→ Aim
Produce the listing below again, exactly as shown.

>>

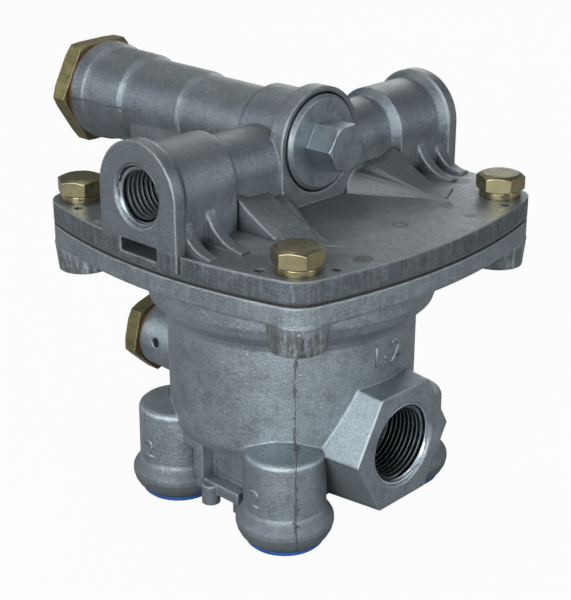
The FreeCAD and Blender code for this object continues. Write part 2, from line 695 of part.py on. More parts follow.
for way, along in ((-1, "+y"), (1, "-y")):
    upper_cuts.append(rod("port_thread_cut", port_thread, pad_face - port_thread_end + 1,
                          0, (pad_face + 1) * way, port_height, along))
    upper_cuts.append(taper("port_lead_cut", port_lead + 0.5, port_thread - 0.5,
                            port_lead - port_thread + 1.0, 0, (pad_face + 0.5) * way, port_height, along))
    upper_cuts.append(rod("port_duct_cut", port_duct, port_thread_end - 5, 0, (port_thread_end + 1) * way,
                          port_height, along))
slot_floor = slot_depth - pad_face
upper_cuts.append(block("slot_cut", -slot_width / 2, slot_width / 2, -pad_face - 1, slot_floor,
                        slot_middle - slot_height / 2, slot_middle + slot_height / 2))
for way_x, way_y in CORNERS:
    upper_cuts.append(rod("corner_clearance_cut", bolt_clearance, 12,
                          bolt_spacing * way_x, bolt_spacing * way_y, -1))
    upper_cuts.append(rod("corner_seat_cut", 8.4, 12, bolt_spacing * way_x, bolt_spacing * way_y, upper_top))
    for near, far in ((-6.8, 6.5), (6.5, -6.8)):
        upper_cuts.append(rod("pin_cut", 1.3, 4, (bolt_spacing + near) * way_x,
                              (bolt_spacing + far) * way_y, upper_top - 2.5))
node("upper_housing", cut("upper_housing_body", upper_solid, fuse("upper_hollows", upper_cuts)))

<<

→ Exercise answer
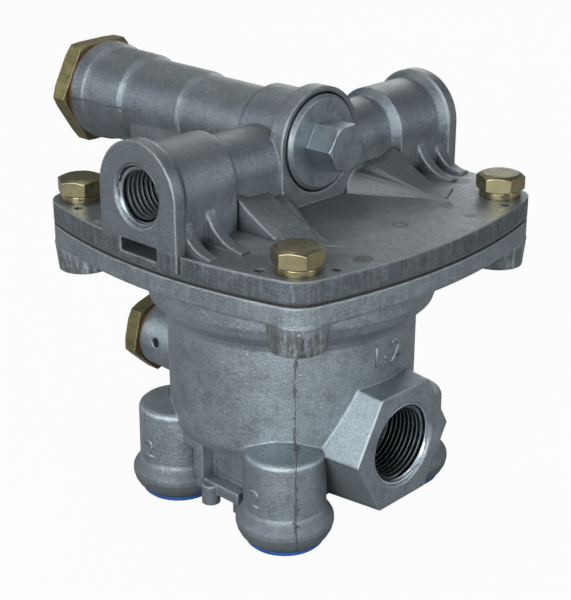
The FreeCAD and Blender code for this object continues. Write part 2, from line 695 of part.py on. More parts follow.
for way, along in ((-1, "+y"), (1, "-y")):
    upper_cuts.append(rod("port_thread_cut", port_thread, pad_face - port_thread_end + 1,
                          0, (pad_face + 1) * way, port_height, along))
    upper_cuts.append(taper("port_lead_cut", port_lead + 0.5, port_thread - 0.5,
                            port_lead - port_thread + 1.0, 0, (pad_face + 0.5) * way, port_height, along))
    upper_cuts.append(rod("port_duct_cut", port_duct, port_thread_end - 5, 0, (port_thread_end + 1) * way,
                          port_height, along))
slot_floor = slot_depth - pad_face
upper_cuts.append(block("slot_cut", -slot_width / 2, slot_width / 2, -pad_face - 1, slot_floor,
                        slot_middle - slot_height / 2, slot_middle + slot_height / 2))
for way_x, way_y in CORNERS:
    upper_cuts.append(rod("corner_clearance_cut", bolt_clearance, 12,
                          bolt_spacing * way_x, bolt_spacing * way_y, -1))
    upper_cuts.append(rod("corner_seat_cut", 8.4, 12, bolt_spacing * way_x, bolt_spacing * way_y, upper_top))
    for near, far in ((-6.8, 6.5), (6.5, -6.8)):
        upper_cuts.append(rod("pin_cut", 1.3, 4, (bolt_spacing + near) * way_x,
                              (bolt_spacing + far) * way_y, upper_top - 2.5))
node("upper_housing", cut("upper_housing_body", upper_solid, fuse("upper_hollows", upper_cuts)))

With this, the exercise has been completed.